Een PP-traject is gericht op terugkeer in de samenleving. Gedetineerden komen hiervoor alleen in aanmerking in de laatste fase direct voorafgaande aan hun invrijheidstelling (Kamerstukken II 2018/19, 35122, nr. 3). Aangezien klager niet in vrijheid zal worden gesteld, is er geen sprake van terugkeer in de samenleving na afloop van de huidige detentie. Dat in de toelichting op het artikel alleen gedetineerde vreemdelingen worden aangehaald, maakt dat niet anders. Uit jurisprudentie van de beroepscommissie blijkt dat de redactie van uitsluiting zo moet worden verstaan dat onder ‘uitgeleverd’ ook ‘overgeleverd’ wordt gelezen (RSJ 10 maart 2014, 14/0312/GB).

 

3. De beoordeling

Klager is sinds 25 februari 2021 gedetineerd. Hij ondergaat een gevangenisstraf van 52 maanden met aftrek, wegens overtreding van de Opiumwet. Daarnaast is hem een ontnemingsvordering van €2.000.000,- opgelegd. De einddatum van klagers detentie in Nederland is momenteel bepaald op 10 februari 2024.

Op grond van artikel 6, aanhef en onder b, van de Pm komen gedetineerden die na de tenuitvoerlegging van de vrijheidsstraf gevolg dienen te geven aan de op hen rustende vertrekplicht of die zullen worden uitgeleverd niet in aanmerking voor een deelname aan een PP.

De rechtbank Amsterdam heeft op 2 februari 2022 geoordeeld dat klager kan worden overgeleverd aan België op basis van een Europees aanhoudingsbevel. Uit een mail van 4 april 2023 vanuit het Internationaal Rechtshulpcentrum Arrondissementsparket Amsterdam volgt dat klager direct wordt overgeleverd als hij zijn straf in Nederland heeft uitgezeten.

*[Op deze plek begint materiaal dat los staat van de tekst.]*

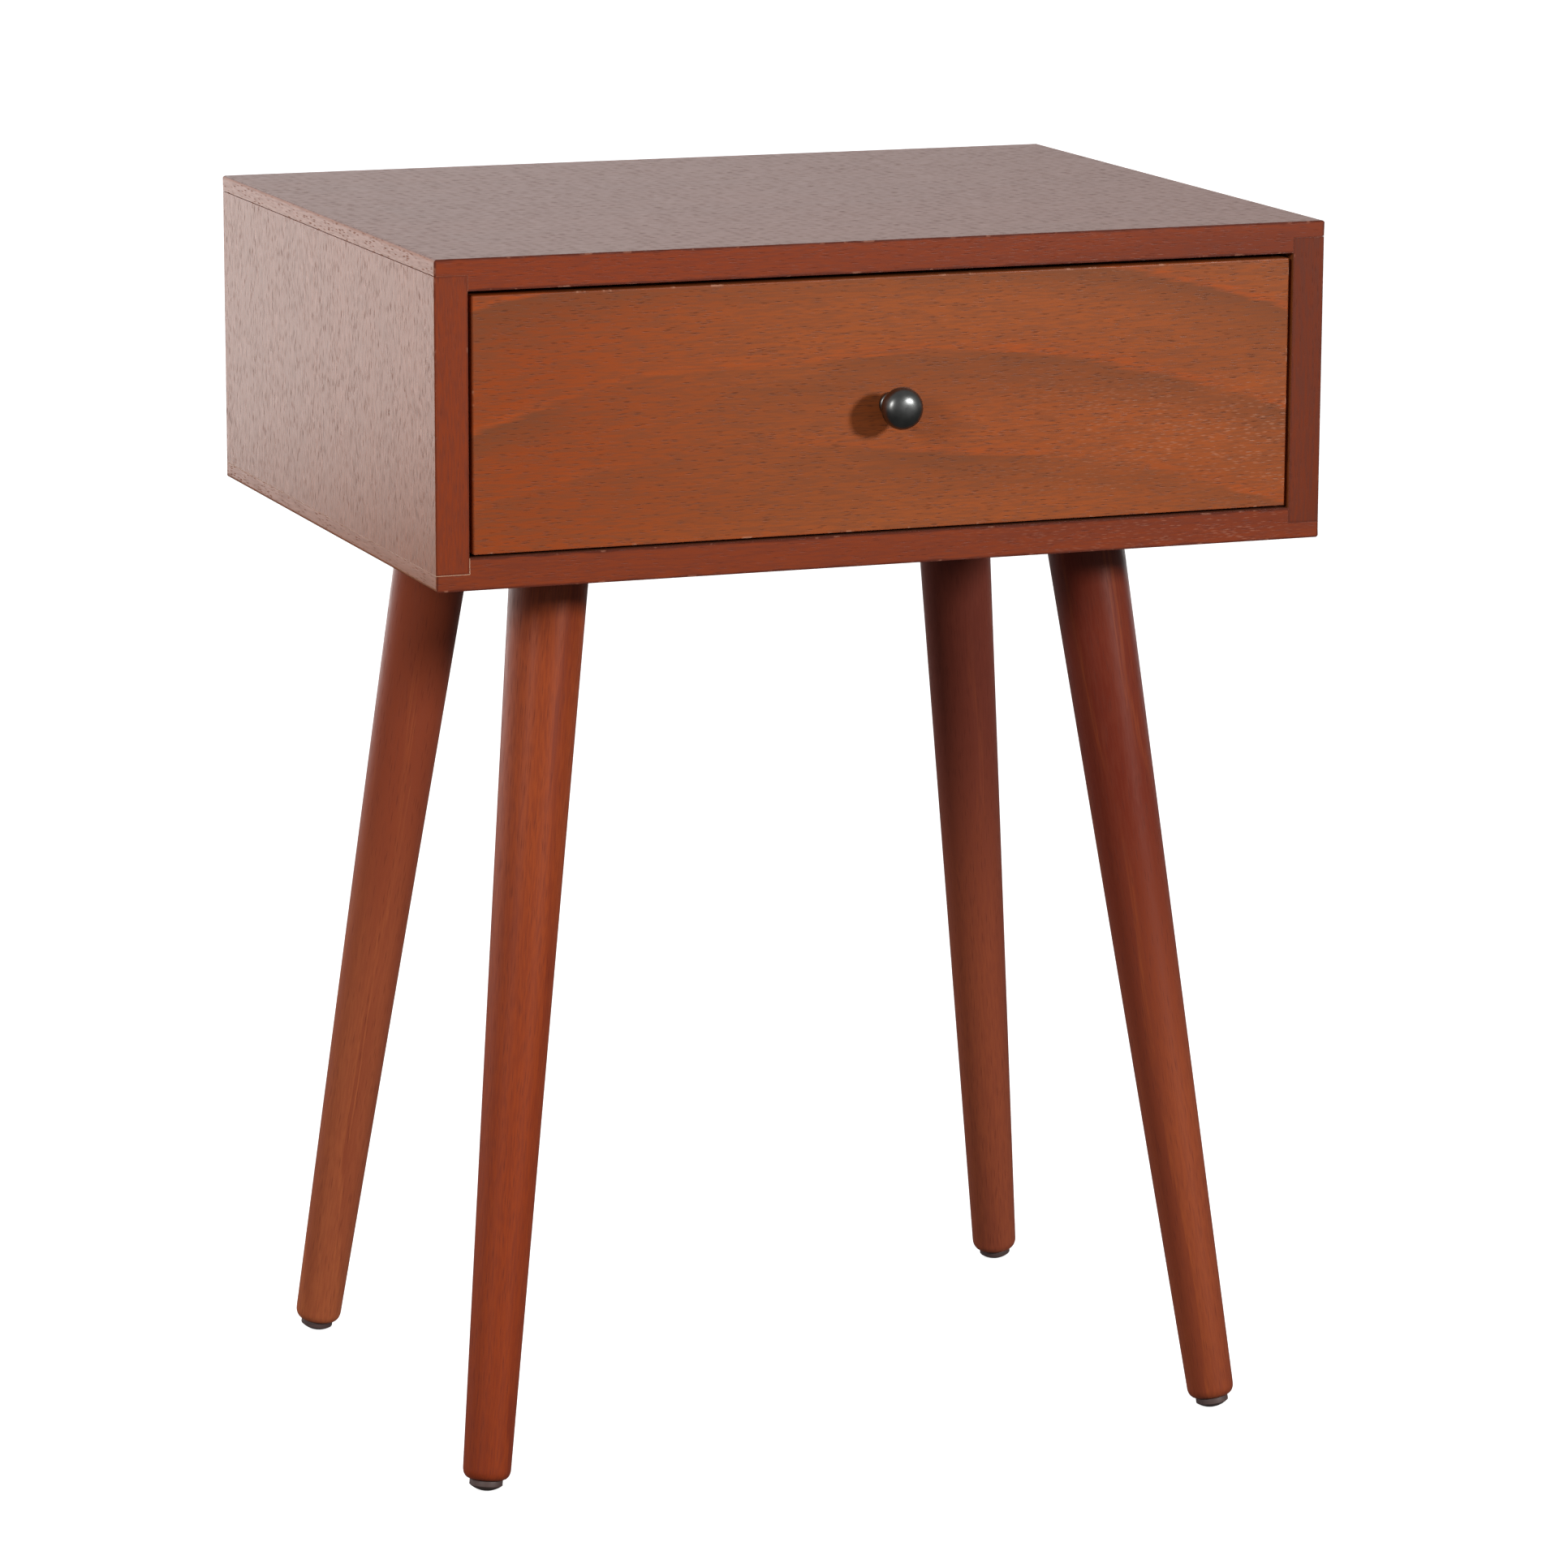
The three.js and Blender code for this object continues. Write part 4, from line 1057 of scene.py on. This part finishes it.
def cut_cross(made, size):
    """Cuts two tapered slots across the head."""
    for turn in (0, math.pi / 2):
        arm = size["head"] * CROSS_ARM
        half = size["head"] * CROSS_WIDE / 2
        bm = bmesh.new()
        outside = -size["high"] * CROSS_START
        bottom = -size["high"] + min(CROSS_DEEP, size["high"] * CROSS_DEEPEST)
        corners = []
        for height, share in zip((outside, bottom), CROSS_TAPER):
            square = ((-arm, -half), (arm, -half), (arm, half), (-arm, half))
            corners.append([bm.verts.new((x * share, y * share, height)) for x, y in square])
        join_rings(bm, *corners)
        bm.faces.new(corners[0])
        bm.faces.new(corners[1])
        bmesh.ops.rotate(bm, verts=bm.verts, matrix=Matrix.Rotation(turn, 3, "Z"))
        tool = object_of("cross_tool", bm, [])
        cutter = made.modifiers.new("cross", "BOOLEAN")
        cutter.operation = "DIFFERENCE"
        cutter.solver = "EXACT"
        cutter.object = tool
        shape = bpy.data.meshes.new_from_object(made.evaluated_get(bpy.context.evaluated_depsgraph_get()))
        made.modifiers.clear()
        made.data = shape
        bpy.data.objects.remove(tool)
    made.data.set_sharp_from_angle(angle=SMOOTH_ANGLE)


def fasteners(zinc):
    """Each fastener stands where its CAD node does, and drives in its own direction."""
    directions = {
        "back_pin": lambda node: (0, -1, 0),
        "case_rail_screw": lambda node: (-1 if "left" in node else 1, 0, 0),
        "drawer_rail_screw": lambda node: (0, 0, 1),
        "leg_plate_screw": lambda node: (0, 0, 1),
        "knob_screw": lambda node: (0, -1, 0),
    }
    for kind, direction_of in directions.items():
        pattern = fastener_mesh(kind, zinc)
        for node in sorted(n for n in frame["nodes"] if n.startswith(kind)):
            direction = Vector(direction_of(node))
            low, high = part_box(node)
            long = abs((high - low).dot(direction))
            place = middle_of(node) - direction * (long / 2 - FASTENERS[kind]["high"] * MM)
            made = new_object(f"{node}_driven", pattern.data)
            made.matrix_world = axis_matrix(place, direction)
            settle(made, frame["nodes"][node]["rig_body"], "zinc_steel", node)
        bpy.data.objects.remove(pattern)


# ---- slides


def rounded_path(points):
    """A path of (x, z) points, first to last, with each bend rounded."""
    path = [Vector(points[0])]
    for index in range(1, len(points) - 1):
        before, corner, after = (Vector(points[index + shift]) for shift in (-1, 0, 1))
        start = corner + (before - corner).normalized() * BEND_RADIUS
        end = corner + (after - corner).normalized() * BEND_RADIUS
        for step in range(BEND_STEPS + 1):
            share = step / BEND_STEPS
            path.append(start * (1 - share) ** 2 + corner * 2 * share * (1 - share) + end * share ** 2)
    return [*path, Vector(points[-1])]


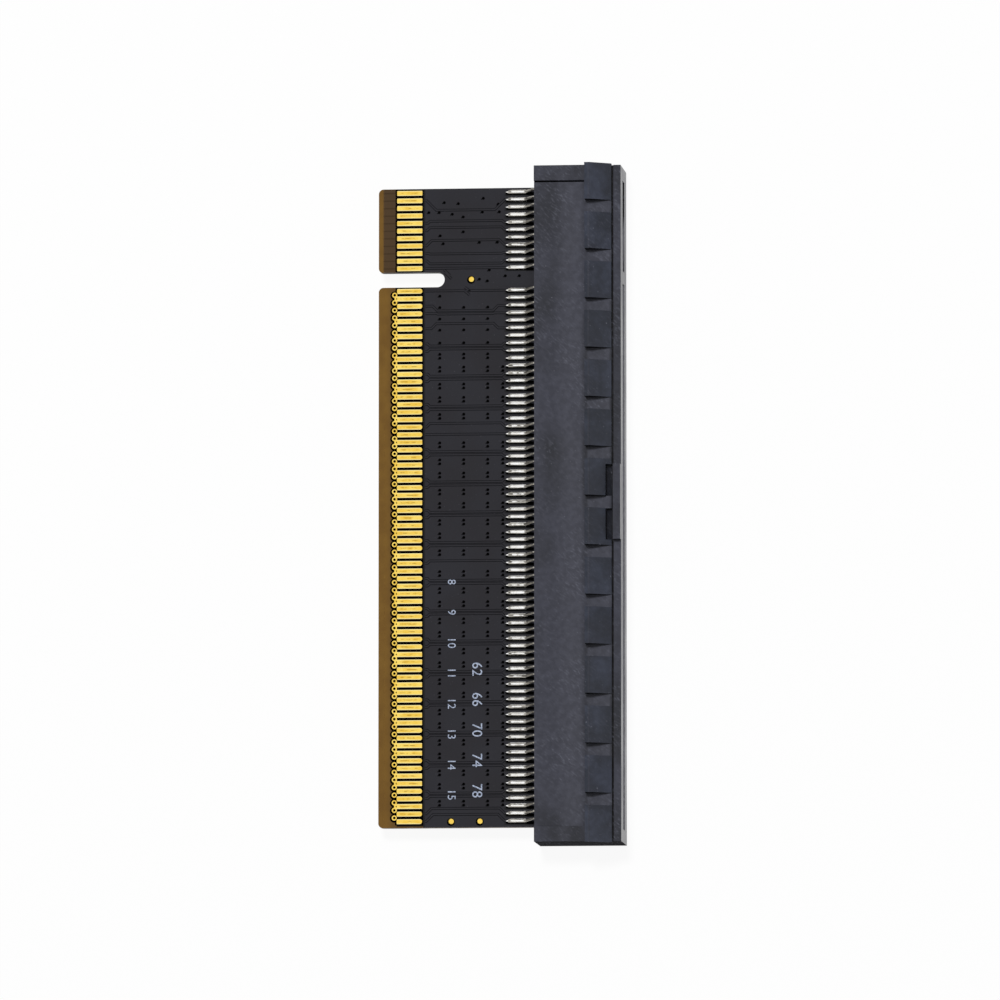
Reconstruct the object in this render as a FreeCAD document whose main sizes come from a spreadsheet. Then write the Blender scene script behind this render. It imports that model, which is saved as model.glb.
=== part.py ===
import FreeCAD, Part
import Sketcher
import os

os.makedirs("parts", exist_ok=True)
doc = FreeCAD.newDocument("riser_card")

# Lengths in mm. Heights count from the card's middle plane, depths from the housing's rear face.
driving = {
    "pin_pitch": 1.0,
    "pin_gap": 3.0,
    "short_count": 11,
    "long_count": 71,
    "key_centre": 30.0,
    "key_half": 1.0,
    "key_depth": 8.75,
    "board_depth": 20.9,
    "laminate_half": 0.735,
    "upper_margin": 0.55,
    "lower_margin": 0.8,
    "corner_radius": 0.6,
    "bevel_width": 0.8,
    "bevel_drop": 0.29,
    "finger_start": 2.45,
    "finger_end": 5.8,
    "finger_half": 0.36,
    "finger_rise": 0.05,
    "mask_start": 5.95,
    "mask_rise": 0.04,
    "spot_radius": 0.45,
    "spot_upper": 12.3,
    "spot_left": 9.66,
    "spot_right": 13.45,
    "housing_depth": 11.42,
    "housing_half": 4.15,
    "end_reach": 3.0,
    "strip_length": 2.0,
    "strip_rise": 0.45,
    "slot_half": 0.9,
    "slot_floor": 3.1,
    "slot_margin": 1.25,
    "rib_half": 0.85,
    "channel_half": 0.3,
    "channel_top": 2.5,
    "tip_room": 0.42,
    "lead_in": 0.4,
    "gusset_count": 14,
    "gusset_pitch": 6.5,
    "gusset_length": 4.85,
    "gusset_start": 6.78,
    "gusset_crest": 7.5,
    "gusset_rise": 1.9,
    "gusset_foot": 0.12,
    "groove_start": 10.2,
    "groove_width": 0.25,
    "groove_drop": 0.45,
    "tab_half": 4.95,
    "tab_rise": 1.2,
    "pocket_start": 9.45,
    "pocket_drop": 0.9,
    "contact_half": 0.225,
    "contact_thick": 0.2,
    "foot_toe": 3.7,
    "foot_heel": 1.4,
    "shoulder": 0.05,
    "shoulder_lag": 0.1,
    "bump_reach": 9.2,
    "bump_height": 0.7,
    "tip_reach": 10.4,
    "tip_height": 1.2,
    "joint_half": 0.31,
    "joint_rise": 0.12,
    "joint_toe": 4.15,
    "joint_heel": 0.95,
    "joint_slope": 0.2,
    "spare": 1.0,
}

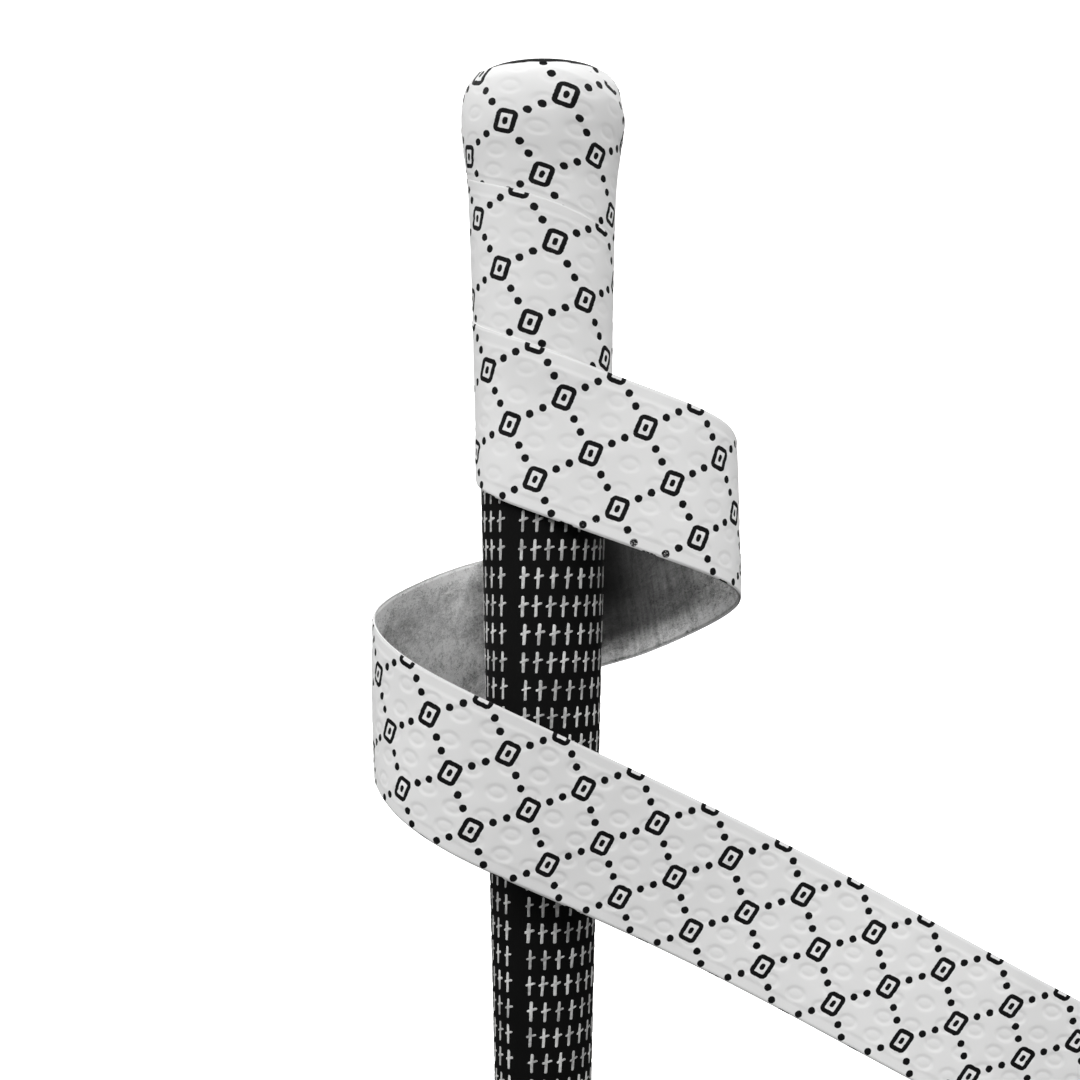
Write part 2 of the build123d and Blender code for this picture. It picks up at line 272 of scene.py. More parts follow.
def ext(x, xs, ys):
    """Linear interpolation that runs on straight past both ends."""
    y = np.interp(x, xs, ys)
    y = np.where(x < xs[0], ys[0] + (x - xs[0]) * (ys[1] - ys[0]) / (xs[1] - xs[0]), y)
    return np.where(x > xs[-1], ys[-1] + (x - xs[-1]) * (ys[-1] - ys[-2]) / (xs[-1] - xs[-2]), y)


def loose_outer(u, v):
    al = np.interp(u, UF, _al)
    w = v - W / 2
    s = np.interp(u, UF, LS) - w * np.sin(al)
    z = np.interp(u, UF, LZ) - w * np.cos(al)
    # the lower half hangs a little longer on the far side of the loop
    z = z - 4.3 * step(96, 142, u) * (1 - step(170, 200, u)) * step(0.30, 1.0, v / W)
    x, y = ext(s, LS, LX), ext(s, LS, LY)
    rx, ry, zc = np.interp(s, LS, _rx), np.interp(s, LS, _ry), ext(s, LS, LZ)
    return np.stack([x + rx * (z - zc), y + ry * (z - zc), z], -1)


def loose_surface(u, v, depth):
    e = 0.4
    du = loose_outer(u + e, v) - loose_outer(u - e, v)
    dv = loose_outer(u, v + e) - loose_outer(u, v - e)
    n = np.cross(dv, du)
    n /= np.linalg.norm(n, axis=-1, keepdims=True)
    p = loose_outer(u, v)
    # a soft tape is never quite flat: slow waves of a few tenths of a millimetre
    free = step(30, 90, u)
    wave = free * (0.10 * smooth_noise(u, v, 19.0, 11) + 0.05 * smooth_noise(u, v, 8.0, 12))
    return p + n * (wave - depth)[..., None]


def tape_surface(u, v, depth):
    u, v, depth = np.broadcast_arrays(np.asarray(u, float), np.asarray(v, float), np.asarray(depth, float))
    s = step(-19, -2, u)[..., None]
    a = wound_surface(np.minimum(u, 20.0), v, depth)
    b = loose_surface(np.maximum(u, -19.5), v, depth)
    p = a * (1 - s) + b * s
    # where the tape lifts off, its upper strip still rides on the turn before
    p[..., 1] -= 0.42 * step(-32, -15, u) * (1 - step(-2, 12, u)) * (1 - step(2.0, 8.0, v))
    return p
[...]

Naar het oordeel van de beroepscommissie dient, gelet op de betekenissen die in de Uitleveringswet en de Overleveringswet worden gegeven aan de begrippen ‘uitlevering’ en ‘overlevering’, in artikel 6 van de Pm onder ‘uitgeleverd’ ook te worden verstaan ‘overgeleverd’ (vergelijk RSJ 10 maart 2014, 14/0312/GB, en RSJ 2 november 2018, R-481).

Nu klager al een aantal verloven heeft genoten, begrijpt de beroepscommissie klagers teleurstelling over de afwijzing van zijn verzoek om deelname aan een PP. Klager komt gelet op het voorgaande echter niet in aanmerking voor deelname aan een PP. De bestreden beslissing is daarom juist. De beroepscommissie zal het beroep dan ook ongegrond verklaren.

 

4. De uitspraak

De beroepscommissie verklaart het beroep ongegrond.

 

Deze uitspraak is op 16 augustus 2023 gedaan door de beroepscommissie, bestaande uit mr. F. Sieders, voorzitter, mr. J.M.C. Louwinger-Rijk en mr. M.F.A. van Pelt, leden, bijgestaan door mr. M. Olde Keizer, secretaris.